なんだか変わった名前のウイルスが出てきましたね。
でも新種のウイルスでもなんでもなく、ありふれた風邪の原因ウイルスの1種です。
他の風邪ウイルスに比べると咳が酷くなったり、長引いたりする傾向があります。
小児科で「ヒトメタニューモウイルスですね」と言われて、頭がハテナでいっぱいにならないように、しっかり勉強していきましょう!
どんな病気?
風邪、気管支炎、肺炎などの呼吸器感染症をひきおこすウイルスの一種です。
このウイルスは2001年にオランダで発見されましたが、すでに50年以上も前から呼吸器感染症の原因として存在していたことが報告されています。
電子顕微鏡画像はこんな感じ↓
RSウイルス(RSV)に似た症状を引き起こすウイルスですが、RSVが乳幼児に多いのに対し、hMPVは1~3歳の幼児の間で流行することが多いとされており、大人にも感染します。

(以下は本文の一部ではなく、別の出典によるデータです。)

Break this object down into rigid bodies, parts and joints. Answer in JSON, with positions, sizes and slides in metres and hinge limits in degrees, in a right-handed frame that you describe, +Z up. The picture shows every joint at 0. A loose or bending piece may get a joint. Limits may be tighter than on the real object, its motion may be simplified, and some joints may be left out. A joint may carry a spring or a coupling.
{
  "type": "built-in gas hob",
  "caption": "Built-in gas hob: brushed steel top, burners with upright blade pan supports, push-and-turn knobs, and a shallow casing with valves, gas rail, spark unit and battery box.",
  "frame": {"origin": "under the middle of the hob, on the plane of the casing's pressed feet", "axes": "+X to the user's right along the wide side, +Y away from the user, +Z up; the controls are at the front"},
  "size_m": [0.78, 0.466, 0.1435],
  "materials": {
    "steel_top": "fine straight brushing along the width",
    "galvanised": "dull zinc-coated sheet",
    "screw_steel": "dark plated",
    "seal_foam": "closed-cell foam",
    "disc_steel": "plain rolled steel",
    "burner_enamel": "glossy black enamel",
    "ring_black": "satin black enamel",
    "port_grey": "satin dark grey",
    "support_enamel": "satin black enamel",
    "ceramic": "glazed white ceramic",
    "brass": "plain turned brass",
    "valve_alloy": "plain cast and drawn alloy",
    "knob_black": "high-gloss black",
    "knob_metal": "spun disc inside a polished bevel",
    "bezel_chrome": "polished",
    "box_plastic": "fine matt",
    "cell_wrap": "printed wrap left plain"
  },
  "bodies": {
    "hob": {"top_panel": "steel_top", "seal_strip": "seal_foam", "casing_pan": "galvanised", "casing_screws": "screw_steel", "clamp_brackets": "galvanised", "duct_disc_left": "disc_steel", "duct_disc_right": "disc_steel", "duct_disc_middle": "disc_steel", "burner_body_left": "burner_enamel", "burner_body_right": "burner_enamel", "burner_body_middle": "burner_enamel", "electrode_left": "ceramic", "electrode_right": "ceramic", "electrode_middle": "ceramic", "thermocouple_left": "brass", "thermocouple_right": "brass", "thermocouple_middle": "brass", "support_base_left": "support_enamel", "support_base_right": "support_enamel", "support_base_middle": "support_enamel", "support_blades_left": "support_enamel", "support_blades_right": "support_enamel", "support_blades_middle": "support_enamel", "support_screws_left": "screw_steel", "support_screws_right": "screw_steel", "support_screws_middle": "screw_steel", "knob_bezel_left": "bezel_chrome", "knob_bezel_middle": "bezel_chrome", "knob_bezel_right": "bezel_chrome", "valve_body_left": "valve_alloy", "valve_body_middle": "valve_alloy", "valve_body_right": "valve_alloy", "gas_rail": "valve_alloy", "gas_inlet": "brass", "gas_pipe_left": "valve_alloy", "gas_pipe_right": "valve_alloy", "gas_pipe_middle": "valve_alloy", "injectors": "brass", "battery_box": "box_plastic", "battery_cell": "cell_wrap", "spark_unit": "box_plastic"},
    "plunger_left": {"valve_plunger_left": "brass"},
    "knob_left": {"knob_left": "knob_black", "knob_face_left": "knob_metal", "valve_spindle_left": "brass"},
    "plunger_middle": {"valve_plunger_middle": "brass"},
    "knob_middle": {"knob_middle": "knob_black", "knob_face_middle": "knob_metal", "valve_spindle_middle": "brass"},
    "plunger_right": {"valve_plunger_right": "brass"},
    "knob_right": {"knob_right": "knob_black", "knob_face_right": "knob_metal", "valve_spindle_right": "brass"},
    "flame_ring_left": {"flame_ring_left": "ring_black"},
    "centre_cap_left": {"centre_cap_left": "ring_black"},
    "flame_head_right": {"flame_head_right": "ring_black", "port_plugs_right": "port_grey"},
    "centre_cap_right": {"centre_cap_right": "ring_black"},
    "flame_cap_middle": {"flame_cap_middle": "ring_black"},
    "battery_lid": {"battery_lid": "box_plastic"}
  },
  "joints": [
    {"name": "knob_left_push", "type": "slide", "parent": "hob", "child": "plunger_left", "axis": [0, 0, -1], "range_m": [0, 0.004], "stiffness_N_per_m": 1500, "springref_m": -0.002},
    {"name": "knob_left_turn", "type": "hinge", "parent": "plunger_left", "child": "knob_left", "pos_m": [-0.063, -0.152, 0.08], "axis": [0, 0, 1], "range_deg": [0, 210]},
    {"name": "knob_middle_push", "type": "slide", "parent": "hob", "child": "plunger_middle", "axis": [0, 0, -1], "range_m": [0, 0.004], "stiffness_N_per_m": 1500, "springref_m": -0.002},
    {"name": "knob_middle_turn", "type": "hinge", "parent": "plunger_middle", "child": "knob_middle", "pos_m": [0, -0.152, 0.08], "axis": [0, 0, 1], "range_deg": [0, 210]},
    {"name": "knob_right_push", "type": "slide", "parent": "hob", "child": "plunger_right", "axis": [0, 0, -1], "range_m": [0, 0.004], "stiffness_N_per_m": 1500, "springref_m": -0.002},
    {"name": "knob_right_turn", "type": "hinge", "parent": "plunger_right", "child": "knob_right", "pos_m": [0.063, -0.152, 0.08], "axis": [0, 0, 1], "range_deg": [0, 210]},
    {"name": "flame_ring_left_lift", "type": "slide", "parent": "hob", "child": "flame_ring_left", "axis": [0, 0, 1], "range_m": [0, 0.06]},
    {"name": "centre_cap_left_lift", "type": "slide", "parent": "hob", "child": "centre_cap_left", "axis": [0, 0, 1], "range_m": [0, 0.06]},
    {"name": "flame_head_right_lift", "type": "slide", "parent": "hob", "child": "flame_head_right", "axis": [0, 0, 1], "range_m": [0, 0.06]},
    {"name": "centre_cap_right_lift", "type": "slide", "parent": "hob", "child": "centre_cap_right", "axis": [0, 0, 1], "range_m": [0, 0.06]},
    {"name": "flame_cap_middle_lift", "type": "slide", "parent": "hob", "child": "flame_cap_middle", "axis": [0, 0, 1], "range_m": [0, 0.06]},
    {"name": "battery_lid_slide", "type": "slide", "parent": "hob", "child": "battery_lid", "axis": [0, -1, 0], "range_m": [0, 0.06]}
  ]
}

小児の呼吸器感染症の5~10%、大人の呼吸器感染症の2~4%は、ヒトメタニューモウイルスが原因だと考えられています。とくに乳幼児や高齢者では重症化することもあり、注意が必要です。
コロナ禍に入る前までは、例年2月〜6月ごろに流行のピークがありました。
コロナウイルスに対する感染対策により、いったん激減しましたが、2022年夏から再び増加に転じつつあります。
どんな症状?
長引く咳(通常1週間程度)と、発熱(微熱も含めて4〜5日程度)が主症状です。
悪化すると喘鳴(ゼーゼー・ヒューヒュー)が強くなり、呼吸が苦しくなることもあります。
このウイルスは1回罹っても、その後何度か感染を繰り返します。
年齢が上がるにつれて何度か感染することで免疫がついてきて、症状が軽くなる傾向にあります。
どうやって診断するの?
鼻水を綿棒で採取して、抗原キット(イムノクロマト法)に液を流して検査します。
ただし、この検査は全員が健康保険で検査できるわけではなく、6歳未満という制限があります。
治療は?
基本は対症療法です。このウイルスに効く特効薬はありません。
咳や鼻水が辛い時は、医療機関を受診し咳止めや痰切りなど症状を和らげてあげるお薬を貰います。診察の結果、必要に応じて鼻水吸引やネブライザ吸入などをすることがあります。
ゼーゼー・ヒューヒューが強くて息苦しい場合は入院による治療が必要になるケースもありますので、もらったお薬を飲んでいても症状が悪化する場合は、早めに医療機関を受診しましょう。
ホームケアのポイント
咳や鼻水などの症状が軽ければ、自宅で経過を観察することも可能です。水分をしっかりと摂り、暖かくしてゆっくり休みましょう。
熱が高くて辛そうなときは、解熱剤を使用して構いません。
多くは「風邪」程度の症状で自然治癒に向かいますが、そのときの体力や免疫状態によっては悪化することもあります。
「食べる」「寝る」「遊ぶ」という基本動作がスムーズにできていればあまり心配ありませんが、咳やゼーゼーが酷くなって、食べたり寝たりがしにくくなってきたら、受診が必要です。
特に気管支炎などに進むと夜間に咳やゼーゼーが強くなるので、眠れないほどの状態になった場合は救急受診が必要です。
保育園・幼稚園などに関しては、登園停止になる病気ではありませんので、熱が下がって、強い咳が治れば登園可能です。
いかがでしたでしょうか。
変わった名前ですが、基本的には風邪のウイルスと考えてよいでしょう。
全身状態・呼吸状態を見ながら、悪化してきたら受診するようにしましょう。